Scripts that build objects:
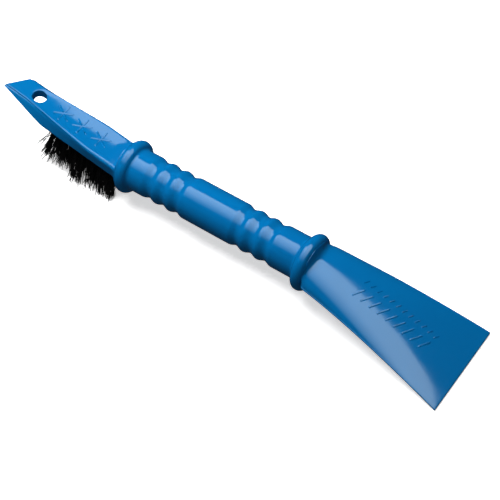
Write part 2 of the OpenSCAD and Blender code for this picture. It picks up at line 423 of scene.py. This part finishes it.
def grip_sections(head_end, blade_end):
    """Round sections whose points turn step by step from the head's places to the blade's."""
    from_head = directions(head_end)
    from_blade = directions(blade_end)
    from_blade += 2 * math.pi * round((from_head.mean() - from_blade.mean()) / (2 * math.pi))
    sections = []
    stations = grip_stations()
    for x in stations:
        share = smooth((x - stations[0]) / (stations[-1] - stations[0]))
        angles = mix(from_head, from_blade, share)
        r = grip_radius(x)
        sections.append([(x, r * math.cos(a), r * math.sin(a)) for a in angles])
    return sections


# ---------------------------------------------------------------- meshes
def new_object(name, verts, faces):
    mesh = bpy.data.meshes.new(name)
    mesh.from_pydata(verts, [], faces)
    mesh.validate()
    mesh.update()
    obj = bpy.data.objects.new(name, mesh)
    bpy.context.scene.collection.objects.link(obj)
    return obj


# Edges that turn by more than this stay crisp, in degrees
CREASE_ANGLE = 50


def smooth_by_angle(obj, degrees):
    """Smooth shading, with edges sharper than the angle kept crisp."""
    mesh = obj.data
    mesh.polygons.foreach_set("use_smooth", [True] * len(mesh.polygons))
    bm = bmesh.new()
    bm.from_mesh(mesh)
    for edge in bm.edges:
        if len(edge.link_faces) == 2:
            edge.smooth = edge.calc_face_angle(0) < math.radians(degrees)
    bm.to_mesh(mesh)
    bm.free()


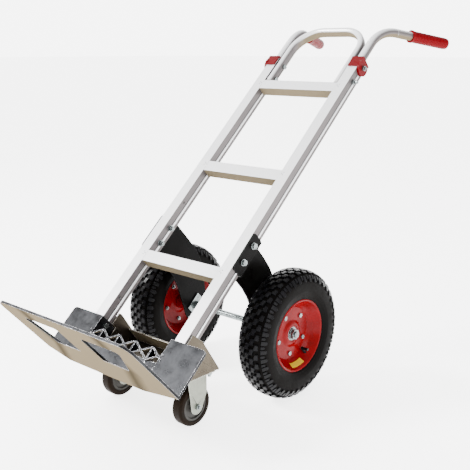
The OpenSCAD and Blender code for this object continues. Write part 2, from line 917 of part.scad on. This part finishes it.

Aim of the exercise >> Reproduce verbatim the range of lines that opens the records and closes with the line containing "return sections". Omit everything after it.

Task output >>
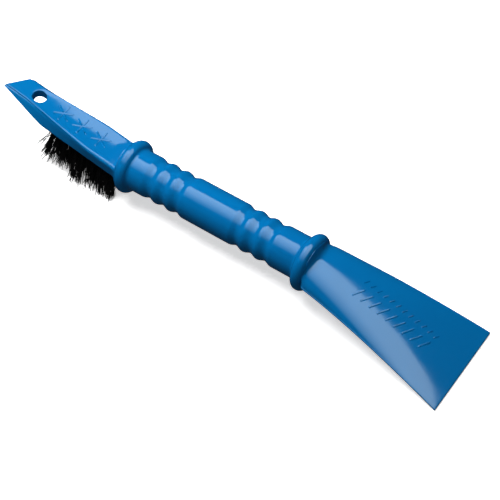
Write part 2 of the OpenSCAD and Blender code for this picture. It picks up at line 423 of scene.py. This part finishes it.
def grip_sections(head_end, blade_end):
    """Round sections whose points turn step by step from the head's places to the blade's."""
    from_head = directions(head_end)
    from_blade = directions(blade_end)
    from_blade += 2 * math.pi * round((from_head.mean() - from_blade.mean()) / (2 * math.pi))
    sections = []
    stations = grip_stations()
    for x in stations:
        share = smooth((x - stations[0]) / (stations[-1] - stations[0]))
        angles = mix(from_head, from_blade, share)
        r = grip_radius(x)
        sections.append([(x, r * math.cos(a), r * math.sin(a)) for a in angles])
    return sections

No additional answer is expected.